§ **WORK TO BE COMPLETED**: Where a line contains the word "loose", copy that line in full.

[Entries with parts and joints]
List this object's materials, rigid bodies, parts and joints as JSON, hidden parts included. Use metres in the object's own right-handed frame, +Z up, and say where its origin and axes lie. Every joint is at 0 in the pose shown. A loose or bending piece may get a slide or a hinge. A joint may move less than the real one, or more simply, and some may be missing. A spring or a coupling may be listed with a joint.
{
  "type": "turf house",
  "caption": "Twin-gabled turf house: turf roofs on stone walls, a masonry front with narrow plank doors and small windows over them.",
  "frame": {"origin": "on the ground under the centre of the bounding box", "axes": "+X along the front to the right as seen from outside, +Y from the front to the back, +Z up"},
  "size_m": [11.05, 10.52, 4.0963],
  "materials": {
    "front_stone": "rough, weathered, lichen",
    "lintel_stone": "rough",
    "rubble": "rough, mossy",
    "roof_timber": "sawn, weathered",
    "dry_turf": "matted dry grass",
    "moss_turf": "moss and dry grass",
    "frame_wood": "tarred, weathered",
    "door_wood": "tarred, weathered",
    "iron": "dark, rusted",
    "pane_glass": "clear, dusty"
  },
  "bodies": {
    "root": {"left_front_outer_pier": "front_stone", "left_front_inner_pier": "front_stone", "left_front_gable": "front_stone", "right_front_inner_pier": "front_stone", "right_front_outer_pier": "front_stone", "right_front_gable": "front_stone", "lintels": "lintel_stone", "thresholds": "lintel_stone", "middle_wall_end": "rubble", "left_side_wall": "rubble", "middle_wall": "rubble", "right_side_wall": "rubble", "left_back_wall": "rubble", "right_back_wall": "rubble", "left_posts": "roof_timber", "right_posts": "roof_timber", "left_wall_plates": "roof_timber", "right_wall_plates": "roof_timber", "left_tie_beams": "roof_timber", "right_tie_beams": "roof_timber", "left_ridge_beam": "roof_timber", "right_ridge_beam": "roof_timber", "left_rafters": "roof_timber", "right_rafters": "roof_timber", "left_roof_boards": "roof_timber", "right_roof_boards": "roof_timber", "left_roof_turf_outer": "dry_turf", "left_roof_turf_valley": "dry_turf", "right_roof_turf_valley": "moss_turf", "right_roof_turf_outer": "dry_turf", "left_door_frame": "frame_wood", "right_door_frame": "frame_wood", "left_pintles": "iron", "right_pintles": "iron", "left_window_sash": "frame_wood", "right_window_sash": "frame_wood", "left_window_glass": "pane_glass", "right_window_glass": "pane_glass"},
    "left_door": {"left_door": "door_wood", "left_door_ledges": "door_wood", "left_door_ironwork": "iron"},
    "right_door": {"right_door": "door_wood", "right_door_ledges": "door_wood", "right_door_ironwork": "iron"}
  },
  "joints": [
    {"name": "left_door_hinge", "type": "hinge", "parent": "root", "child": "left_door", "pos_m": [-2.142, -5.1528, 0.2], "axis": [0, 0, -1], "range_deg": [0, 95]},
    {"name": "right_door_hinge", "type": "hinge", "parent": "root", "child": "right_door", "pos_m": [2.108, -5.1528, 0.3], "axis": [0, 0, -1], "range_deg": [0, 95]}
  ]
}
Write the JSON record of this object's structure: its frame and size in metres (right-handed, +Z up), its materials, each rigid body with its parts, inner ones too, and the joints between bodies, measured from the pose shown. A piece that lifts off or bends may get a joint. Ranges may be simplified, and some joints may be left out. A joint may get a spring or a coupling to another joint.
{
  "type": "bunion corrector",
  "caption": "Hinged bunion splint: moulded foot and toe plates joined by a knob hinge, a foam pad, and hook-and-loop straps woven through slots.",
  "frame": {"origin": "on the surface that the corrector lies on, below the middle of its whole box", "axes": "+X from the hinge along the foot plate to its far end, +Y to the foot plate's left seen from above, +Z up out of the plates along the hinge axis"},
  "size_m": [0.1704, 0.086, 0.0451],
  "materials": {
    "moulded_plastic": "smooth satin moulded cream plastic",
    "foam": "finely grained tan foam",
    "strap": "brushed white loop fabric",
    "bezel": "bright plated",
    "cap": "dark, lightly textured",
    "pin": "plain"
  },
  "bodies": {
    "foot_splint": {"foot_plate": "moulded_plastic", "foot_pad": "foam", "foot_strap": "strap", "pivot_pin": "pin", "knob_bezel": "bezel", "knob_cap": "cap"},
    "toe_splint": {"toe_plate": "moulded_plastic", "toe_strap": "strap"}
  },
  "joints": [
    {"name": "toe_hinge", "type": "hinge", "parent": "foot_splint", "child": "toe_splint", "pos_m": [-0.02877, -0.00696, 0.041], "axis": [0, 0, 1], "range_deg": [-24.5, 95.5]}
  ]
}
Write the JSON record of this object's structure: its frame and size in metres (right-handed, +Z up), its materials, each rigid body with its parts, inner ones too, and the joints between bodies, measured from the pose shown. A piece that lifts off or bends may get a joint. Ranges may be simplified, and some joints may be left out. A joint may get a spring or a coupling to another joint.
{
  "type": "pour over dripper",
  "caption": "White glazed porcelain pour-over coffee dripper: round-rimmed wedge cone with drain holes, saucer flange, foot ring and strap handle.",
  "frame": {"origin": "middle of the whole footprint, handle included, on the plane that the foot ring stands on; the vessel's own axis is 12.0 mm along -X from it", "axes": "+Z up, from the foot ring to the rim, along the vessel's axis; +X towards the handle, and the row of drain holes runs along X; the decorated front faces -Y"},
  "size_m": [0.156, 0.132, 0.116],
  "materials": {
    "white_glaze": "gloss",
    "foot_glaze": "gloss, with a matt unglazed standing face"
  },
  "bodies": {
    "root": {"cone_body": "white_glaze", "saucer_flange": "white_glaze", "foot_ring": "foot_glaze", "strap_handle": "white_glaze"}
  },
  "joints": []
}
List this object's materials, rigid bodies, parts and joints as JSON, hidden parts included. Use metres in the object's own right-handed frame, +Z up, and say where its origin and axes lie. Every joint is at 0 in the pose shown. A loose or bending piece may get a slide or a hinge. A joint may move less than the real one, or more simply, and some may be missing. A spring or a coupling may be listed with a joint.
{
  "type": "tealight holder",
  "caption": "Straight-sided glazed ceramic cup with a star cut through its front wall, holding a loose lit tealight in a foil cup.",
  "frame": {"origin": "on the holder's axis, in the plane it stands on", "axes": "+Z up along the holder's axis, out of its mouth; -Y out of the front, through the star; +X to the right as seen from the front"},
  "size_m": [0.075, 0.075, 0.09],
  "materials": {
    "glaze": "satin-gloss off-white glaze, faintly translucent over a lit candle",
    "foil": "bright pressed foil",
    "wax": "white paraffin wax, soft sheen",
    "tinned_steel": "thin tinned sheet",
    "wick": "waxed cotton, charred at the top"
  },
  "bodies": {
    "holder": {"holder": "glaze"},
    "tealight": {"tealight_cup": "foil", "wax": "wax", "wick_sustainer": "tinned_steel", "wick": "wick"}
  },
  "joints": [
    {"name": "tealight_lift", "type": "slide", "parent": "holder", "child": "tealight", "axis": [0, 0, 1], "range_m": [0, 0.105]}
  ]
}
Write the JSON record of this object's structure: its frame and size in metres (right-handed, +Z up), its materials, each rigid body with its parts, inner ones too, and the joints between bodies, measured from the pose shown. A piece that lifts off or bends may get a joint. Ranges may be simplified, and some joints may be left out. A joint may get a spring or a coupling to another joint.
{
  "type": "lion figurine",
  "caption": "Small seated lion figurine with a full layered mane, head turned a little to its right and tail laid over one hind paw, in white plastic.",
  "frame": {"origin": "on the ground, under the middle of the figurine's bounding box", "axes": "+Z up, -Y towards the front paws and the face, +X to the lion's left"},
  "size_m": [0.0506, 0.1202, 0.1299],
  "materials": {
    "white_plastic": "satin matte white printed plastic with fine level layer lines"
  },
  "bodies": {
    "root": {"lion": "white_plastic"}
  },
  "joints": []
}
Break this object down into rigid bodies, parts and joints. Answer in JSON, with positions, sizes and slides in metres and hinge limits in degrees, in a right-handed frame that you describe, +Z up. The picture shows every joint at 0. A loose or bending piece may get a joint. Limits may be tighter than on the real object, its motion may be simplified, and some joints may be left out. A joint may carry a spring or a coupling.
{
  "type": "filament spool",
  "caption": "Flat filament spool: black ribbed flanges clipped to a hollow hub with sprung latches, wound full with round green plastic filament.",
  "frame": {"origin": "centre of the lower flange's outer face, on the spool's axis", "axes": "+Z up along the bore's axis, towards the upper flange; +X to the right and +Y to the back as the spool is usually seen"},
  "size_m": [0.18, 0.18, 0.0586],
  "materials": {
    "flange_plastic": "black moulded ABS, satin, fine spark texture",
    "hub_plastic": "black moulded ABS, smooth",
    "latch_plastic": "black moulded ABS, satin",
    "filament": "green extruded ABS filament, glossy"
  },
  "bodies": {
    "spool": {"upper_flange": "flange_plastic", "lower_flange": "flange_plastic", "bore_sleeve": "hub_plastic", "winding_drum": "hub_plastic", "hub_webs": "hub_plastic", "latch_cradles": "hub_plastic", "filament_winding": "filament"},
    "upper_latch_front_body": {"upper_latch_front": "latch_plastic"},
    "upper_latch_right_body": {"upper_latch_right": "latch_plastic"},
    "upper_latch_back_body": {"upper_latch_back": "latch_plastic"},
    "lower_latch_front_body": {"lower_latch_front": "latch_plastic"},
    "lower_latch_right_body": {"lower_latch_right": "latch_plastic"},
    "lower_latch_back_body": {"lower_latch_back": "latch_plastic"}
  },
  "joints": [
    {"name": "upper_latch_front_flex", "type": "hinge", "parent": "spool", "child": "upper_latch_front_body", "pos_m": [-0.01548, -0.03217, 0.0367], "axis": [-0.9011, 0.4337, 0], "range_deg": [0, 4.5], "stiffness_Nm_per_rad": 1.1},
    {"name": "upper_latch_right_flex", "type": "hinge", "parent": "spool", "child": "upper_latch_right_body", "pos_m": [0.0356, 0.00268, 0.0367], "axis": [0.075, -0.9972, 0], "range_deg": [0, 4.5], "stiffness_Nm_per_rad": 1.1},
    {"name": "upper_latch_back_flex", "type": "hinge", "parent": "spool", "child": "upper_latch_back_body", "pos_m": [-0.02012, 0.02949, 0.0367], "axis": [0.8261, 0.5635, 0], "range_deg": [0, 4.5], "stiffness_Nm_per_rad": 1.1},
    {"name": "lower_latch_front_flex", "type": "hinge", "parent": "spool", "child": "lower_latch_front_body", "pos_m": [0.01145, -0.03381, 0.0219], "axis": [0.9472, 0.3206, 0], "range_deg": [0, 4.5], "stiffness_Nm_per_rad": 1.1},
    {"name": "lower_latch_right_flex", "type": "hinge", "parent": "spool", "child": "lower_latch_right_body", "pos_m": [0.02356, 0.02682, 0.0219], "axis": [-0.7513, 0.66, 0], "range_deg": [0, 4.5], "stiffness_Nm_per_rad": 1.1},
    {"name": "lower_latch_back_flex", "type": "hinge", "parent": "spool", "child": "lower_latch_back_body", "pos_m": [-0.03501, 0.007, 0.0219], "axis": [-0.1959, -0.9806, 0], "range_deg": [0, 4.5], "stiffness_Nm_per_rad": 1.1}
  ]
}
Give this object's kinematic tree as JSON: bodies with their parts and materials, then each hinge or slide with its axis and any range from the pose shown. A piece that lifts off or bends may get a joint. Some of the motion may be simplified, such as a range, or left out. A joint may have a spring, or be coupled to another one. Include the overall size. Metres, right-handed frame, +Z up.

§ **SOLUTION**:
List this object's materials, rigid bodies, parts and joints as JSON, hidden parts included. Use metres in the object's own right-handed frame, +Z up, and say where its origin and axes lie. Every joint is at 0 in the pose shown. A loose or bending piece may get a slide or a hinge. A joint may move less than the real one, or more simply, and some may be missing. A spring or a coupling may be listed with a joint.
List this object's materials, rigid bodies, parts and joints as JSON, hidden parts included. Use metres in the object's own right-handed frame, +Z up, and say where its origin and axes lie. Every joint is at 0 in the pose shown. A loose or bending piece may get a slide or a hinge. A joint may move less than the real one, or more simply, and some may be missing. A spring or a coupling may be listed with a joint.
  "caption": "Straight-sided glazed ceramic cup with a star cut through its front wall, holding a loose lit tealight in a foil cup.",
Break this object down into rigid bodies, parts and joints. Answer in JSON, with positions, sizes and slides in metres and hinge limits in degrees, in a right-handed frame that you describe, +Z up. The picture shows every joint at 0. A loose or bending piece may get a joint. Limits may be tighter than on the real object, its motion may be simplified, and some joints may be left out. A joint may carry a spring or a coupling.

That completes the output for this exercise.